In the same manner, though the Consolidated Revenue Fund has been on the increase, and forms the basis for allocating funds to the Basic Health Care Fund (BHCF), this has not reflected in the actual funds allocated to BHCF. The BHCF has been on a downward progression since the first allocation in 2018. For instance, in 2018, N55.15 billion was allocation but in 2019, about N51.22 billion was earmarked and the lowest in 2020 with 44.498 billion.
The trend analysis of budget allocation to the respective components of the Budget has revealed that though the total health budget continues to rise as well as the recurrent expenditure, the capital expenditure fluctuates and has been on a gradual decline for the last 2 years. While the capital budget increased from 28.65 billion naira in 2016 to 55.61 billion in 2017 and 86.49 billion naira in 2018; but nosedived to 57.09 billion in 2019 and has further been reduced in the proposed budget to 46.48 billion naira against 2020.
This declining capital budget allocation is despite the continuously rising recurrent budget for the same period.

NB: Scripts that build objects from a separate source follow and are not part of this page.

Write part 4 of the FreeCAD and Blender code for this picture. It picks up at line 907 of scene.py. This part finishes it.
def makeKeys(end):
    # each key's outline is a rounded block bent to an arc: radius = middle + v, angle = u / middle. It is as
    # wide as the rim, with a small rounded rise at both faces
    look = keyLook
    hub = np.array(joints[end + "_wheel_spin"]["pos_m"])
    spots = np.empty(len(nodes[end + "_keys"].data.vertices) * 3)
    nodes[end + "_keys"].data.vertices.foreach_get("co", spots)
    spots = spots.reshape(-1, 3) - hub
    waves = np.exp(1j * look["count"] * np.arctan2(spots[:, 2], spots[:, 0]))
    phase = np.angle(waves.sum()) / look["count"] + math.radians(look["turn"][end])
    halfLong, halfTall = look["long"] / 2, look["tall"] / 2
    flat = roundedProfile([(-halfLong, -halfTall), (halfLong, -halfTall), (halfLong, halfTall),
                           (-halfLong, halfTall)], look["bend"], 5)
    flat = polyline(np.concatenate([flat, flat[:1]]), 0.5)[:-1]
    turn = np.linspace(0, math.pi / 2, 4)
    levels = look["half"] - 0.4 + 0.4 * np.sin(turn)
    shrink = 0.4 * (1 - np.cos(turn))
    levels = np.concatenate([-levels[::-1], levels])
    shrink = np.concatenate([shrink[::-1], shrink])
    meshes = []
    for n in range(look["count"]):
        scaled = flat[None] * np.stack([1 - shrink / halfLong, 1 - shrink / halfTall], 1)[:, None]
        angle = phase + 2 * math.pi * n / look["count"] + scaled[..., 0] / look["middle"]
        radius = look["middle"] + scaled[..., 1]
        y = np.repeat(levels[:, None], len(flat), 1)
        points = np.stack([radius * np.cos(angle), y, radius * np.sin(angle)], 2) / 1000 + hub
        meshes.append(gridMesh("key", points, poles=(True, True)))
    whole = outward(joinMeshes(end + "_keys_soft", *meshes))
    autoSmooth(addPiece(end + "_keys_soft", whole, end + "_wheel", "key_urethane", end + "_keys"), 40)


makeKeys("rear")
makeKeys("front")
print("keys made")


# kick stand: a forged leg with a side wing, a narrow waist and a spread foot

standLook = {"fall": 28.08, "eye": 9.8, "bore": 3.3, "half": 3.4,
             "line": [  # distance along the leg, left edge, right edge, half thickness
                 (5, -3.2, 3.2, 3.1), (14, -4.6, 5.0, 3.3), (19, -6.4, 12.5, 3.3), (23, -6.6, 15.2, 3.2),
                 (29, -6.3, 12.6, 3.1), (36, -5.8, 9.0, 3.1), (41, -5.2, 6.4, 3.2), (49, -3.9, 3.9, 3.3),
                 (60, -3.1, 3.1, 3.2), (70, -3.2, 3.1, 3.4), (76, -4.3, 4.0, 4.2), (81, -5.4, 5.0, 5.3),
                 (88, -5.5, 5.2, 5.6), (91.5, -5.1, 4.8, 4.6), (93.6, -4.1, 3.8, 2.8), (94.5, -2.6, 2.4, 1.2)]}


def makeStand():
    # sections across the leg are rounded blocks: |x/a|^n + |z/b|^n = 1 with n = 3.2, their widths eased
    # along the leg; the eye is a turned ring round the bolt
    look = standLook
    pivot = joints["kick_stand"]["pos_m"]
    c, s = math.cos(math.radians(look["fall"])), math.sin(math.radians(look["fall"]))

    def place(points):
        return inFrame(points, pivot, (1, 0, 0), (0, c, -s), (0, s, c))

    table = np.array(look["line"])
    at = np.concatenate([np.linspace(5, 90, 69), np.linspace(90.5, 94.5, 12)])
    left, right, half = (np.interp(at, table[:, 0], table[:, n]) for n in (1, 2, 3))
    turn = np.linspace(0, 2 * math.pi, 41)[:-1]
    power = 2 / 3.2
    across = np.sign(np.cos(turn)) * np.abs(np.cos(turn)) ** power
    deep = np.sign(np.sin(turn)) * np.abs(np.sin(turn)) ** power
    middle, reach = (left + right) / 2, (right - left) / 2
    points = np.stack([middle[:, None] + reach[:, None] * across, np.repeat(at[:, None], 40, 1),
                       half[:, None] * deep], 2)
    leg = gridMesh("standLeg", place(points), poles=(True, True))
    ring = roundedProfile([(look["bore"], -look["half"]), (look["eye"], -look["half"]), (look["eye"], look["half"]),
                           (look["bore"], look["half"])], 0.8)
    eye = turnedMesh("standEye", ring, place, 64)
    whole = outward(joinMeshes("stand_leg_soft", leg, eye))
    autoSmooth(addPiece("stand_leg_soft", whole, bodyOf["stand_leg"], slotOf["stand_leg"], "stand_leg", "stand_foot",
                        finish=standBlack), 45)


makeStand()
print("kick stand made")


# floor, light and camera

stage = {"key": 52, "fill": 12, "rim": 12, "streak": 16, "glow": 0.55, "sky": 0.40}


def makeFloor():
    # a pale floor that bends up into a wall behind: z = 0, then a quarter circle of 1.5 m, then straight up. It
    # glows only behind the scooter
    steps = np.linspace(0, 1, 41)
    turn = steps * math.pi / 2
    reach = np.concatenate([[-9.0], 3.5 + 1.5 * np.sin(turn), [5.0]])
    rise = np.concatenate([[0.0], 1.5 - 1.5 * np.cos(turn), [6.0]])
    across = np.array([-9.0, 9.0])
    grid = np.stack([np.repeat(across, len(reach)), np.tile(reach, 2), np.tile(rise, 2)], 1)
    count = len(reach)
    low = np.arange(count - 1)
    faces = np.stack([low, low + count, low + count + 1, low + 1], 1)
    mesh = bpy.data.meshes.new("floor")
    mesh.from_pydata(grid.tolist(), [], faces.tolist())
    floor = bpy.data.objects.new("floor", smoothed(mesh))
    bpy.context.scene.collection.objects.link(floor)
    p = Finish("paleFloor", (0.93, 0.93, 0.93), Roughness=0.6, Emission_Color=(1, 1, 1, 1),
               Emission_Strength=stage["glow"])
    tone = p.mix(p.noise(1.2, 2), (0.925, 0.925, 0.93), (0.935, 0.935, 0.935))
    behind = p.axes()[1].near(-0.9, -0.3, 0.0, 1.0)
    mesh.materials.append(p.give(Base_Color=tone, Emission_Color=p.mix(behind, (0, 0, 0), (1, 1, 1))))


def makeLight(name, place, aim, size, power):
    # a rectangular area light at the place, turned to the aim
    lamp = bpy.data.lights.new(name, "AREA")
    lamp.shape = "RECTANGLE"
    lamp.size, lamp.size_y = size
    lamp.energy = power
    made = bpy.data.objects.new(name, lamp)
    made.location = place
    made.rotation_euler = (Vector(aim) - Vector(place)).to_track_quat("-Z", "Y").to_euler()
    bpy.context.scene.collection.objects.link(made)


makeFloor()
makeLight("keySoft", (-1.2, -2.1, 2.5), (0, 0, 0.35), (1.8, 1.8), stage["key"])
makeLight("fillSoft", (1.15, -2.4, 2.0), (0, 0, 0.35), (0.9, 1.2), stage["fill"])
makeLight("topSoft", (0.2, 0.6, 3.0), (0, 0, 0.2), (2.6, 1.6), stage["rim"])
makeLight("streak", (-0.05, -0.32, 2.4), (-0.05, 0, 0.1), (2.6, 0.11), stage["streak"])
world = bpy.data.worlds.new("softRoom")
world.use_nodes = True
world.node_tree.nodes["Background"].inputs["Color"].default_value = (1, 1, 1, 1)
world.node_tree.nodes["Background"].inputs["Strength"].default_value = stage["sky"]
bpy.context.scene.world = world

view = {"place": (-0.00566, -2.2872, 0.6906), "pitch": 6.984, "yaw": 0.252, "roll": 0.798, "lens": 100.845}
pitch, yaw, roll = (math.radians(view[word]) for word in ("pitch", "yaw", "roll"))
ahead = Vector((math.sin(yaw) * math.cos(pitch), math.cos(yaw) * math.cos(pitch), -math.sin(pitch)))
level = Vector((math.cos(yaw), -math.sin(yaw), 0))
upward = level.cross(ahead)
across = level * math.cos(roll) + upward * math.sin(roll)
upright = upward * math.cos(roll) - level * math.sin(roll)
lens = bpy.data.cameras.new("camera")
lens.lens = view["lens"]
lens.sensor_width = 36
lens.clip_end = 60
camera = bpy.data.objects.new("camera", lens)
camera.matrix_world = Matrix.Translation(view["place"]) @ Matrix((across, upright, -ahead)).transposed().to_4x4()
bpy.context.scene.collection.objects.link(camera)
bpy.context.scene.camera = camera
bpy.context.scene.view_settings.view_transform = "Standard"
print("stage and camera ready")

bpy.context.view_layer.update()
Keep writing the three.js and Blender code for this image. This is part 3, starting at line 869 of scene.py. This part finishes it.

As shown in the chart above and the table below, the recurrent health budget increased from 221.41 billion naira in 2016 to 252.85 billion in 2017 and 269.97 billion nairas in 2018. In 2019, the recurrent still rose to 315.62 billion in 2019 and has further been increased in the proposed budget to 336.32 billion naira against 2020.
Thus, even as the total health budget seems to be increasing annually, say from N250.06 billion in 2016 to the proposed 427.3 billion in 2020; it is clear the increase goes to the recurrent budget at a detriment to the capital allocation that sees to infrastructural investment in health.
It is highly recommended that the federal government prioritize health as a key sector and a vital component of investing in Human Capital Development with great potential to turn the fortune of the nation around. This can be realised with an upward review of the health budget by the legislative arm even as the 2020 national budget goes through the appropriation process. This is necessitated by the country’s low-performance when measured against the Abuja Declaration benchmark.
More importantly, the government must make the increases reflect in the Capital Expenditure component and follow through with the timely release of the budgeted allocation. This is necessary to achieve prompt delivery of healthcare promises to the people, to ensure the full utilization of released funds and to avoid an eventual return of funds to the Treasury.
It is necessary to work with the National Office of the Sustainable Development Goals (SDGs), as a major component of the Global Goal is “Good Health & Wellbeing”. Therefore, there must be synergy between the SDGs Office and the Federal Ministry of Health. Closely related is the need for the government to demonstrate its commitment to The Economic Recovery & Growth Plan (ERGP) by allocating funds to achieve the health component of the Plan.
In conclusion, the government must not relent in its plan to revamp and or construct the 10,000 Primary Healthcare Centres across the Nation, by this being reflected in the budget to the National Primary Health Care Development Agency.